What you should do » Quote verbatim everything from the line containing "Recreate this object" down to the line containing "flute_edge_round = 21.0", with both of those lines included and no others.
___ Records shown ___
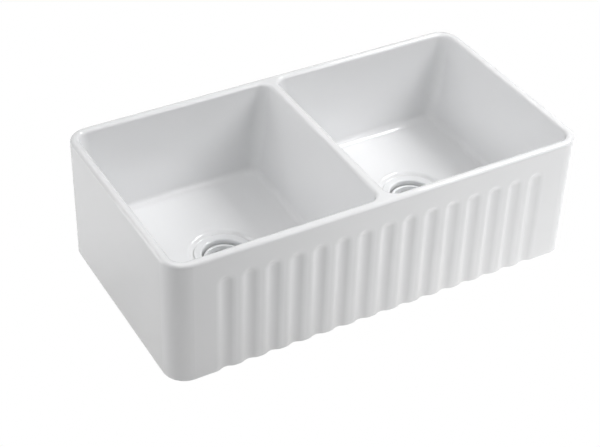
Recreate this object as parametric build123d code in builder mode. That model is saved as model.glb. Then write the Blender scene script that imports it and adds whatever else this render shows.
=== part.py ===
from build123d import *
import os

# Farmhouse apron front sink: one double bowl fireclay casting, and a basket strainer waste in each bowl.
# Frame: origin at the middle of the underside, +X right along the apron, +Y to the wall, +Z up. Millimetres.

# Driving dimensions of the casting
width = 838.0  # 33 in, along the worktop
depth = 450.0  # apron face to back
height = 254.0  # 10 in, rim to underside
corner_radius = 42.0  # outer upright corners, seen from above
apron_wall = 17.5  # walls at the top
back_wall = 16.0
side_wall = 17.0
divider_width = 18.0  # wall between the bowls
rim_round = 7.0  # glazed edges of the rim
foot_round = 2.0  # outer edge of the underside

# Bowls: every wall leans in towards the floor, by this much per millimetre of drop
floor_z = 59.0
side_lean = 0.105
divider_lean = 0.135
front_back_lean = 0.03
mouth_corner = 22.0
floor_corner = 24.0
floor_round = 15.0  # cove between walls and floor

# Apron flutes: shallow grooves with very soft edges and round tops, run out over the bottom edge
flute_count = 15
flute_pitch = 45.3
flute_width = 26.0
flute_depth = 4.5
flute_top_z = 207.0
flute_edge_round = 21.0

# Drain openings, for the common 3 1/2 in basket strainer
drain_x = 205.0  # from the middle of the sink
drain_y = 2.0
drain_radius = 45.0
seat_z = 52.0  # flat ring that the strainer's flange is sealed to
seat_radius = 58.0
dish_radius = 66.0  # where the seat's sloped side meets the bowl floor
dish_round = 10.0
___
___ Records shown ___
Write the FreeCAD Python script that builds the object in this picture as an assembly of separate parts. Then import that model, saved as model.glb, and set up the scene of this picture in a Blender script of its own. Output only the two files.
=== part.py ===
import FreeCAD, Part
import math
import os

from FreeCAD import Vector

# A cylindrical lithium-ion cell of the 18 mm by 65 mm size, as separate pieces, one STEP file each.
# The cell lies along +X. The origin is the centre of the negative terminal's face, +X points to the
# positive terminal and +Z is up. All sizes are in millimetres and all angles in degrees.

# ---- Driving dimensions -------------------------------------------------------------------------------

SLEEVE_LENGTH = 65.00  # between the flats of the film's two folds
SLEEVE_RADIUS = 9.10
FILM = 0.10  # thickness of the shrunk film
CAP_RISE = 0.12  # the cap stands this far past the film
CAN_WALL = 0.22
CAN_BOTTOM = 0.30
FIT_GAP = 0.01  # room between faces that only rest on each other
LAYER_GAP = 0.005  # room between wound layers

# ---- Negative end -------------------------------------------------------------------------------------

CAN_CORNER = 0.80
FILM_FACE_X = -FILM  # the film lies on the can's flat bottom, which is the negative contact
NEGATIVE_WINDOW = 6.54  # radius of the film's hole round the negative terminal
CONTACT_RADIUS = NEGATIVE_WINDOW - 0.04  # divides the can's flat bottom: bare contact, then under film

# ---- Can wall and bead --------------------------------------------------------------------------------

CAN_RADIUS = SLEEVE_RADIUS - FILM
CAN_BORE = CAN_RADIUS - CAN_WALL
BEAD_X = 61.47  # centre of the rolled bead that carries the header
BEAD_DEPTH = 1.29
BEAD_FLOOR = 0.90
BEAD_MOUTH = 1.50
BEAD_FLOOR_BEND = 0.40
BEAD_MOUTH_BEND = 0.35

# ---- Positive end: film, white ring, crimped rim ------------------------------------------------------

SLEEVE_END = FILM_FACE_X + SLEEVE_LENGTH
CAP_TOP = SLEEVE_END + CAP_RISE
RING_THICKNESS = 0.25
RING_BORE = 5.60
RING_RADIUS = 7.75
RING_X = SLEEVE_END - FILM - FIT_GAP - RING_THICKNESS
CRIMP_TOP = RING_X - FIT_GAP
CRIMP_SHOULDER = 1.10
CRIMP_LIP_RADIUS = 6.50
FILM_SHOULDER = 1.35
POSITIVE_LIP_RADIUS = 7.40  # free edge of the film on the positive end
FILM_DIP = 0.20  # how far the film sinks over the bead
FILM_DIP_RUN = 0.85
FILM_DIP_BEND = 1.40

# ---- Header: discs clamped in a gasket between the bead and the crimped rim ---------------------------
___
Written answer »
Recreate this object as parametric build123d code in builder mode. That model is saved as model.glb. Then write the Blender scene script that imports it and adds whatever else this render shows.
=== part.py ===
from build123d import *
import os

# Farmhouse apron front sink: one double bowl fireclay casting, and a basket strainer waste in each bowl.
# Frame: origin at the middle of the underside, +X right along the apron, +Y to the wall, +Z up. Millimetres.

# Driving dimensions of the casting
width = 838.0  # 33 in, along the worktop
depth = 450.0  # apron face to back
height = 254.0  # 10 in, rim to underside
corner_radius = 42.0  # outer upright corners, seen from above
apron_wall = 17.5  # walls at the top
back_wall = 16.0
side_wall = 17.0
divider_width = 18.0  # wall between the bowls
rim_round = 7.0  # glazed edges of the rim
foot_round = 2.0  # outer edge of the underside

# Bowls: every wall leans in towards the floor, by this much per millimetre of drop
floor_z = 59.0
side_lean = 0.105
divider_lean = 0.135
front_back_lean = 0.03
mouth_corner = 22.0
floor_corner = 24.0
floor_round = 15.0  # cove between walls and floor

# Apron flutes: shallow grooves with very soft edges and round tops, run out over the bottom edge
flute_count = 15
flute_pitch = 45.3
flute_width = 26.0
flute_depth = 4.5
flute_top_z = 207.0
flute_edge_round = 21.0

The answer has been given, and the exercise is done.